== Exercise description ==
Retype the material word for word.

== Entries ==
------------------------------------------------
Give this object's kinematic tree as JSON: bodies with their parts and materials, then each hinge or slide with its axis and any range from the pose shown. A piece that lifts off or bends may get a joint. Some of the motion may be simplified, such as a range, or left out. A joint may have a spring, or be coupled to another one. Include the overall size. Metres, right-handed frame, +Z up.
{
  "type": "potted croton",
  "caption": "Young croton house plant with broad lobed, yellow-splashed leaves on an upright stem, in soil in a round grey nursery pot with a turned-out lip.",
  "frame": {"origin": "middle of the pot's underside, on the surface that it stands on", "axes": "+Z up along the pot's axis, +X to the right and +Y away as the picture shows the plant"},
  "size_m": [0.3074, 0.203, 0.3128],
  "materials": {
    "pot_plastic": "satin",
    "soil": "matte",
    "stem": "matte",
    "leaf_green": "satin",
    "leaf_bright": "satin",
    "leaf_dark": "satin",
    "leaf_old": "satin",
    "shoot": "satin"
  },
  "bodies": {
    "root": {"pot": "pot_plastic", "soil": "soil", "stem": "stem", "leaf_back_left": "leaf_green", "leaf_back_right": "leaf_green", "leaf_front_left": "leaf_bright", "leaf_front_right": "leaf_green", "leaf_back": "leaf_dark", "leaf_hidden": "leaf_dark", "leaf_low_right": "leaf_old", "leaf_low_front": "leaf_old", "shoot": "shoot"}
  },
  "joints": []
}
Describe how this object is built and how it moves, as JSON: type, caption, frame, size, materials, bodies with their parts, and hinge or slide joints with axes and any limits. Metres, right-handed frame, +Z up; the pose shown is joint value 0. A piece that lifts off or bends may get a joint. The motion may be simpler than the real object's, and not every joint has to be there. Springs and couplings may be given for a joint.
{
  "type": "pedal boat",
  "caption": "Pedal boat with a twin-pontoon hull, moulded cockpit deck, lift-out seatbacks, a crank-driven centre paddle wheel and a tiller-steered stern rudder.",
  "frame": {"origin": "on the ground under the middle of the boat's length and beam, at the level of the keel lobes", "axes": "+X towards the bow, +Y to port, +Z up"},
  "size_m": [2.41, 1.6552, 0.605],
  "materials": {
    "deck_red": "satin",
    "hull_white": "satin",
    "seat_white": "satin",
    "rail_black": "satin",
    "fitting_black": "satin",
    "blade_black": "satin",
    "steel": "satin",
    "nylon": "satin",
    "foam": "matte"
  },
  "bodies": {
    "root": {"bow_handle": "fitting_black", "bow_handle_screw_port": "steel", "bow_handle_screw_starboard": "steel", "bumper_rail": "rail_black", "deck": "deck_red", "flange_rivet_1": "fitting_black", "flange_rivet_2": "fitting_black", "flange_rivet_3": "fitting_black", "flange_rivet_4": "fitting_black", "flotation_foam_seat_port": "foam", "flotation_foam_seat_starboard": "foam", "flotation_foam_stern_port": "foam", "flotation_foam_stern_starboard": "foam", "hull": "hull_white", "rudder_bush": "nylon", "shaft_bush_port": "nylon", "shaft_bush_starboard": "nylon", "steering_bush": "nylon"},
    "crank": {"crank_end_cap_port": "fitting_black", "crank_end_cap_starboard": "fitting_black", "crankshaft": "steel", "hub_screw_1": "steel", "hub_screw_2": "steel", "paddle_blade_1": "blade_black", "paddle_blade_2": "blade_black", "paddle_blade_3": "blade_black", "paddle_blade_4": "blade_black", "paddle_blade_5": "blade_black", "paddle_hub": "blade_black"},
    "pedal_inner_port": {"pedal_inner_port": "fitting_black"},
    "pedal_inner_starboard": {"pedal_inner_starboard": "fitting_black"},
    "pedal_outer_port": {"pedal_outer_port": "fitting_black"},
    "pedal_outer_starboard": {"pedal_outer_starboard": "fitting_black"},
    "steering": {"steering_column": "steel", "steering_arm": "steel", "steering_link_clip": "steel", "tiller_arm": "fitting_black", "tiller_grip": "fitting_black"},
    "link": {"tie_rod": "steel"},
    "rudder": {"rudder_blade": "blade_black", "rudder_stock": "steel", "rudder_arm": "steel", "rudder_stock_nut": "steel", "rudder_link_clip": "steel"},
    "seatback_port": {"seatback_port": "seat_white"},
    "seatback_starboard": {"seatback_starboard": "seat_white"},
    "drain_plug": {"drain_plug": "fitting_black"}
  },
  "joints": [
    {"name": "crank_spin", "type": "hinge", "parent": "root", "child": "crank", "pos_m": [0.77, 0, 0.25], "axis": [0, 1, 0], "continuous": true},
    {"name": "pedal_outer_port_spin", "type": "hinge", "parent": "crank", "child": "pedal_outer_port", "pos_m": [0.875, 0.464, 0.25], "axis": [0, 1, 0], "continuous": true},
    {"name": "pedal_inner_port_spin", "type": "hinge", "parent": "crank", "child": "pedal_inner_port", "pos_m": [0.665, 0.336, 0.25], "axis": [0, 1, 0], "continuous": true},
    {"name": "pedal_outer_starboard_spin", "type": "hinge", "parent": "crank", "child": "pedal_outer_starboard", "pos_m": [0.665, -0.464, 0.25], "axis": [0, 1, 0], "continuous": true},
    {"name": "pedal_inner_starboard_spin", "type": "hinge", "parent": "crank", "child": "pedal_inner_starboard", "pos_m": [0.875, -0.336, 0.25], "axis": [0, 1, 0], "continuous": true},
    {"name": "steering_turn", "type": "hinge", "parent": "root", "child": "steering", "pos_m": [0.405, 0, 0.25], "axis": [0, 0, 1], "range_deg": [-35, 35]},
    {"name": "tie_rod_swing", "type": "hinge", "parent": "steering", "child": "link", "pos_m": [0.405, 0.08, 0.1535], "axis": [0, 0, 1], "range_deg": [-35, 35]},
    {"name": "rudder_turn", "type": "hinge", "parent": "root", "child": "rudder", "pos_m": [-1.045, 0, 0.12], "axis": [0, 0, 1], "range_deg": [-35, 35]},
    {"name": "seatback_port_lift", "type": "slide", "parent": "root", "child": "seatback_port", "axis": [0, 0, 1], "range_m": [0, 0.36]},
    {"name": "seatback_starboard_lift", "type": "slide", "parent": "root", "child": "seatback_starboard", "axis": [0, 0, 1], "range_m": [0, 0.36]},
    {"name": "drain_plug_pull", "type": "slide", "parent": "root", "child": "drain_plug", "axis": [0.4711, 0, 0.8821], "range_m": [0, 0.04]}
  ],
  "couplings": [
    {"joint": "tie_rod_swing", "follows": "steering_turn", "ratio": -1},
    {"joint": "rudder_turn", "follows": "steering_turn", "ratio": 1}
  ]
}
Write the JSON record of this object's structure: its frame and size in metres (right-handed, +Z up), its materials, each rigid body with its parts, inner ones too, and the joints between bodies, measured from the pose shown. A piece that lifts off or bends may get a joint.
------------------------------------------------
== Correct answer ==
Give this object's kinematic tree as JSON: bodies with their parts and materials, then each hinge or slide with its axis and any range from the pose shown. A piece that lifts off or bends may get a joint. Some of the motion may be simplified, such as a range, or left out. A joint may have a spring, or be coupled to another one. Include the overall size. Metres, right-handed frame, +Z up.
{
  "type": "potted croton",
  "caption": "Young croton house plant with broad lobed, yellow-splashed leaves on an upright stem, in soil in a round grey nursery pot with a turned-out lip.",
  "frame": {"origin": "middle of the pot's underside, on the surface that it stands on", "axes": "+Z up along the pot's axis, +X to the right and +Y away as the picture shows the plant"},
  "size_m": [0.3074, 0.203, 0.3128],
  "materials": {
    "pot_plastic": "satin",
    "soil": "matte",
    "stem": "matte",
    "leaf_green": "satin",
    "leaf_bright": "satin",
    "leaf_dark": "satin",
    "leaf_old": "satin",
    "shoot": "satin"
  },
  "bodies": {
    "root": {"pot": "pot_plastic", "soil": "soil", "stem": "stem", "leaf_back_left": "leaf_green", "leaf_back_right": "leaf_green", "leaf_front_left": "leaf_bright", "leaf_front_right": "leaf_green", "leaf_back": "leaf_dark", "leaf_hidden": "leaf_dark", "leaf_low_right": "leaf_old", "leaf_low_front": "leaf_old", "shoot": "shoot"}
  },
  "joints": []
}
Describe how this object is built and how it moves, as JSON: type, caption, frame, size, materials, bodies with their parts, and hinge or slide joints with axes and any limits. Metres, right-handed frame, +Z up; the pose shown is joint value 0. A piece that lifts off or bends may get a joint. The motion may be simpler than the real object's, and not every joint has to be there. Springs and couplings may be given for a joint.
{
  "type": "pedal boat",
  "caption": "Pedal boat with a twin-pontoon hull, moulded cockpit deck, lift-out seatbacks, a crank-driven centre paddle wheel and a tiller-steered stern rudder.",
  "frame": {"origin": "on the ground under the middle of the boat's length and beam, at the level of the keel lobes", "axes": "+X towards the bow, +Y to port, +Z up"},
  "size_m": [2.41, 1.6552, 0.605],
  "materials": {
    "deck_red": "satin",
    "hull_white": "satin",
    "seat_white": "satin",
    "rail_black": "satin",
    "fitting_black": "satin",
    "blade_black": "satin",
    "steel": "satin",
    "nylon": "satin",
    "foam": "matte"
  },
  "bodies": {
    "root": {"bow_handle": "fitting_black", "bow_handle_screw_port": "steel", "bow_handle_screw_starboard": "steel", "bumper_rail": "rail_black", "deck": "deck_red", "flange_rivet_1": "fitting_black", "flange_rivet_2": "fitting_black", "flange_rivet_3": "fitting_black", "flange_rivet_4": "fitting_black", "flotation_foam_seat_port": "foam", "flotation_foam_seat_starboard": "foam", "flotation_foam_stern_port": "foam", "flotation_foam_stern_starboard": "foam", "hull": "hull_white", "rudder_bush": "nylon", "shaft_bush_port": "nylon", "shaft_bush_starboard": "nylon", "steering_bush": "nylon"},
    "crank": {"crank_end_cap_port": "fitting_black", "crank_end_cap_starboard": "fitting_black", "crankshaft": "steel", "hub_screw_1": "steel", "hub_screw_2": "steel", "paddle_blade_1": "blade_black", "paddle_blade_2": "blade_black", "paddle_blade_3": "blade_black", "paddle_blade_4": "blade_black", "paddle_blade_5": "blade_black", "paddle_hub": "blade_black"},
    "pedal_inner_port": {"pedal_inner_port": "fitting_black"},
    "pedal_inner_starboard": {"pedal_inner_starboard": "fitting_black"},
    "pedal_outer_port": {"pedal_outer_port": "fitting_black"},
    "pedal_outer_starboard": {"pedal_outer_starboard": "fitting_black"},
    "steering": {"steering_column": "steel", "steering_arm": "steel", "steering_link_clip": "steel", "tiller_arm": "fitting_black", "tiller_grip": "fitting_black"},
    "link": {"tie_rod": "steel"},
    "rudder": {"rudder_blade": "blade_black", "rudder_stock": "steel", "rudder_arm": "steel", "rudder_stock_nut": "steel", "rudder_link_clip": "steel"},
    "seatback_port": {"seatback_port": "seat_white"},
    "seatback_starboard": {"seatback_starboard": "seat_white"},
    "drain_plug": {"drain_plug": "fitting_black"}
  },
  "joints": [
    {"name": "crank_spin", "type": "hinge", "parent": "root", "child": "crank", "pos_m": [0.77, 0, 0.25], "axis": [0, 1, 0], "continuous": true},
    {"name": "pedal_outer_port_spin", "type": "hinge", "parent": "crank", "child": "pedal_outer_port", "pos_m": [0.875, 0.464, 0.25], "axis": [0, 1, 0], "continuous": true},
    {"name": "pedal_inner_port_spin", "type": "hinge", "parent": "crank", "child": "pedal_inner_port", "pos_m": [0.665, 0.336, 0.25], "axis": [0, 1, 0], "continuous": true},
    {"name": "pedal_outer_starboard_spin", "type": "hinge", "parent": "crank", "child": "pedal_outer_starboard", "pos_m": [0.665, -0.464, 0.25], "axis": [0, 1, 0], "continuous": true},
    {"name": "pedal_inner_starboard_spin", "type": "hinge", "parent": "crank", "child": "pedal_inner_starboard", "pos_m": [0.875, -0.336, 0.25], "axis": [0, 1, 0], "continuous": true},
    {"name": "steering_turn", "type": "hinge", "parent": "root", "child": "steering", "pos_m": [0.405, 0, 0.25], "axis": [0, 0, 1], "range_deg": [-35, 35]},
    {"name": "tie_rod_swing", "type": "hinge", "parent": "steering", "child": "link", "pos_m": [0.405, 0.08, 0.1535], "axis": [0, 0, 1], "range_deg": [-35, 35]},
    {"name": "rudder_turn", "type": "hinge", "parent": "root", "child": "rudder", "pos_m": [-1.045, 0, 0.12], "axis": [0, 0, 1], "range_deg": [-35, 35]},
    {"name": "seatback_port_lift", "type": "slide", "parent": "root", "child": "seatback_port", "axis": [0, 0, 1], "range_m": [0, 0.36]},
    {"name": "seatback_starboard_lift", "type": "slide", "parent": "root", "child": "seatback_starboard", "axis": [0, 0, 1], "range_m": [0, 0.36]},
    {"name": "drain_plug_pull", "type": "slide", "parent": "root", "child": "drain_plug", "axis": [0.4711, 0, 0.8821], "range_m": [0, 0.04]}
  ],
  "couplings": [
    {"joint": "tie_rod_swing", "follows": "steering_turn", "ratio": -1},
    {"joint": "rudder_turn", "follows": "steering_turn", "ratio": 1}
  ]
}
Write the JSON record of this object's structure: its frame and size in metres (right-handed, +Z up), its materials, each rigid body with its parts, inner ones too, and the joints between bodies, measured from the pose shown. A piece that lifts off or bends may get a joint.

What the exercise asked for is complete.